### Goal of the exercise
Restate the complete material exactly.

— START Given material —

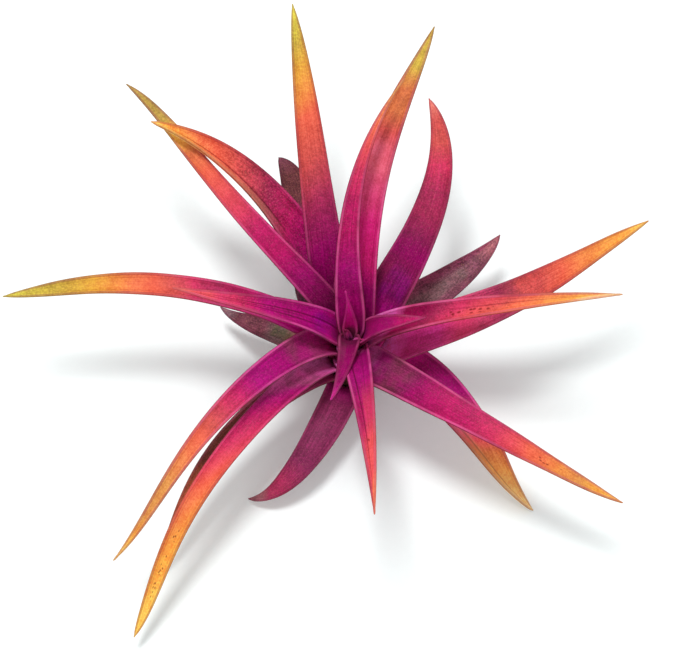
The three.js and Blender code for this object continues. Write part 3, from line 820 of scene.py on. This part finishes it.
floorMesh = bpy.data.meshes.new("floor")
reach = studio["floorSize"] / 2
corners = [(-reach, -reach, 0), (reach, -reach, 0), (reach, reach, 0), (-reach, reach, 0)]
floorMesh.from_pydata(corners, [], [(0, 1, 2, 3)])
floor = bpy.data.objects.new("floor", floorMesh)
bpy.context.scene.collection.objects.link(floor)
paper = Wires("paper")
paperGrain = paper.noise(paper.place((0, 0, 0)), studio["paperScale"], detail=3)
paperLow = np.array(studio["floorTint"])
paperHigh = paperLow + studio["paperLift"]
paperTones = ((*paperLow, 1), (*paperHigh, 1))
paperTint = paper.ramp(paperGrain, list(zip(studio["paperBand"], paperTones)))
floorMesh.materials.append(paper.finish(
    paperTint, studio["paperRoughness"], paperGrain, studio["paperBump"], 0.0, studio["paperSpecular"]))

world = bpy.data.worlds.new("sky")
world.use_nodes = True
world.node_tree.nodes["Background"].inputs["Color"].default_value = (1, 1, 1, 1)
world.node_tree.nodes["Background"].inputs["Strength"].default_value = studio["skyStrength"]
bpy.context.scene.world = world

lampData = bpy.data.lights.new("softbox", "AREA")
lampData.shape = "DISK"
lampData.size = studio["lampSize"]
lampData.energy = studio["lampPower"]
lamp = bpy.data.objects.new("softbox", lampData)
lamp.location = studio["lampPlace"]
lamp.rotation_euler = (-Vector(studio["lampPlace"])).to_track_quat("-Z", "Y").to_euler()
bpy.context.scene.collection.objects.link(lamp)

# The camera looks down at the rosette as the photograph does
tilt = math.radians(studio["elevation"])
right = Vector((1, 0, 0))
forward = Vector((0, math.cos(tilt), -math.sin(tilt)))
upward = Vector((0, math.sin(tilt), math.cos(tilt)))
width, height = studio["frame"]
aside = (studio["eyePixel"][0] - width / 2) * studio["metresPerPixel"]
below = (studio["eyePixel"][1] - height / 2) * studio["metresPerPixel"]
aim = Vector(studio["eye"]) - right * aside + upward * below
cameraData = bpy.data.cameras.new("camera")
cameraData.sensor_width = studio["sensorWidth"]
cameraData.lens = studio["lens"]
cameraData.clip_start = studio["clipStart"]
camera = bpy.data.objects.new("camera", cameraData)
camera.matrix_world = Matrix.Translation(aim - forward * studio["distance"]) @ Matrix(
    (right, upward, -forward)).transposed().to_4x4()
bpy.context.scene.collection.objects.link(camera)
bpy.context.scene.camera = camera
bpy.context.scene.view_settings.view_transform = "Standard"
print("floor, light and camera set")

— END Given material —

### Expected output
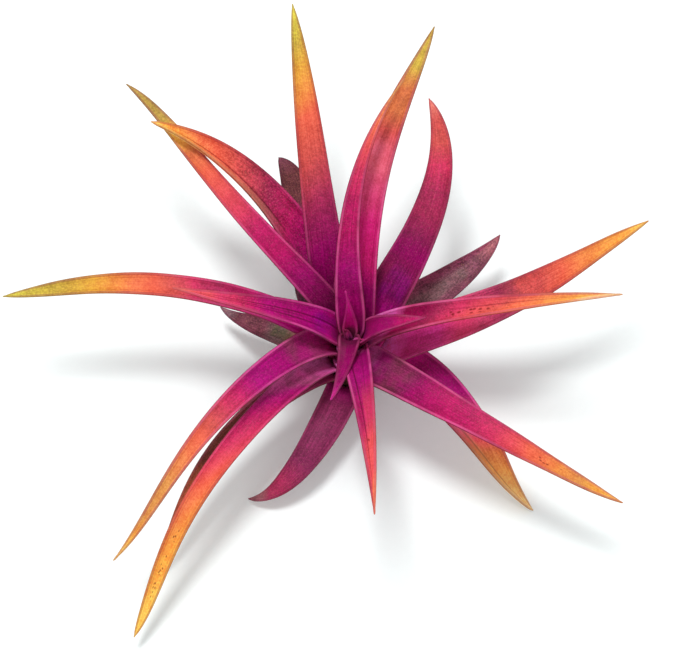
The three.js and Blender code for this object continues. Write part 3, from line 820 of scene.py on. This part finishes it.
floorMesh = bpy.data.meshes.new("floor")
reach = studio["floorSize"] / 2
corners = [(-reach, -reach, 0), (reach, -reach, 0), (reach, reach, 0), (-reach, reach, 0)]
floorMesh.from_pydata(corners, [], [(0, 1, 2, 3)])
floor = bpy.data.objects.new("floor", floorMesh)
bpy.context.scene.collection.objects.link(floor)
paper = Wires("paper")
paperGrain = paper.noise(paper.place((0, 0, 0)), studio["paperScale"], detail=3)
paperLow = np.array(studio["floorTint"])
paperHigh = paperLow + studio["paperLift"]
paperTones = ((*paperLow, 1), (*paperHigh, 1))
paperTint = paper.ramp(paperGrain, list(zip(studio["paperBand"], paperTones)))
floorMesh.materials.append(paper.finish(
    paperTint, studio["paperRoughness"], paperGrain, studio["paperBump"], 0.0, studio["paperSpecular"]))

world = bpy.data.worlds.new("sky")
world.use_nodes = True
world.node_tree.nodes["Background"].inputs["Color"].default_value = (1, 1, 1, 1)
world.node_tree.nodes["Background"].inputs["Strength"].default_value = studio["skyStrength"]
bpy.context.scene.world = world

lampData = bpy.data.lights.new("softbox", "AREA")
lampData.shape = "DISK"
lampData.size = studio["lampSize"]
lampData.energy = studio["lampPower"]
lamp = bpy.data.objects.new("softbox", lampData)
lamp.location = studio["lampPlace"]
lamp.rotation_euler = (-Vector(studio["lampPlace"])).to_track_quat("-Z", "Y").to_euler()
bpy.context.scene.collection.objects.link(lamp)

# The camera looks down at the rosette as the photograph does
tilt = math.radians(studio["elevation"])
right = Vector((1, 0, 0))
forward = Vector((0, math.cos(tilt), -math.sin(tilt)))
upward = Vector((0, math.sin(tilt), math.cos(tilt)))
width, height = studio["frame"]
aside = (studio["eyePixel"][0] - width / 2) * studio["metresPerPixel"]
below = (studio["eyePixel"][1] - height / 2) * studio["metresPerPixel"]
aim = Vector(studio["eye"]) - right * aside + upward * below
cameraData = bpy.data.cameras.new("camera")
cameraData.sensor_width = studio["sensorWidth"]
cameraData.lens = studio["lens"]
cameraData.clip_start = studio["clipStart"]
camera = bpy.data.objects.new("camera", cameraData)
camera.matrix_world = Matrix.Translation(aim - forward * studio["distance"]) @ Matrix(
    (right, upward, -forward)).transposed().to_4x4()
bpy.context.scene.collection.objects.link(camera)
bpy.context.scene.camera = camera
bpy.context.scene.view_settings.view_transform = "Standard"
print("floor, light and camera set")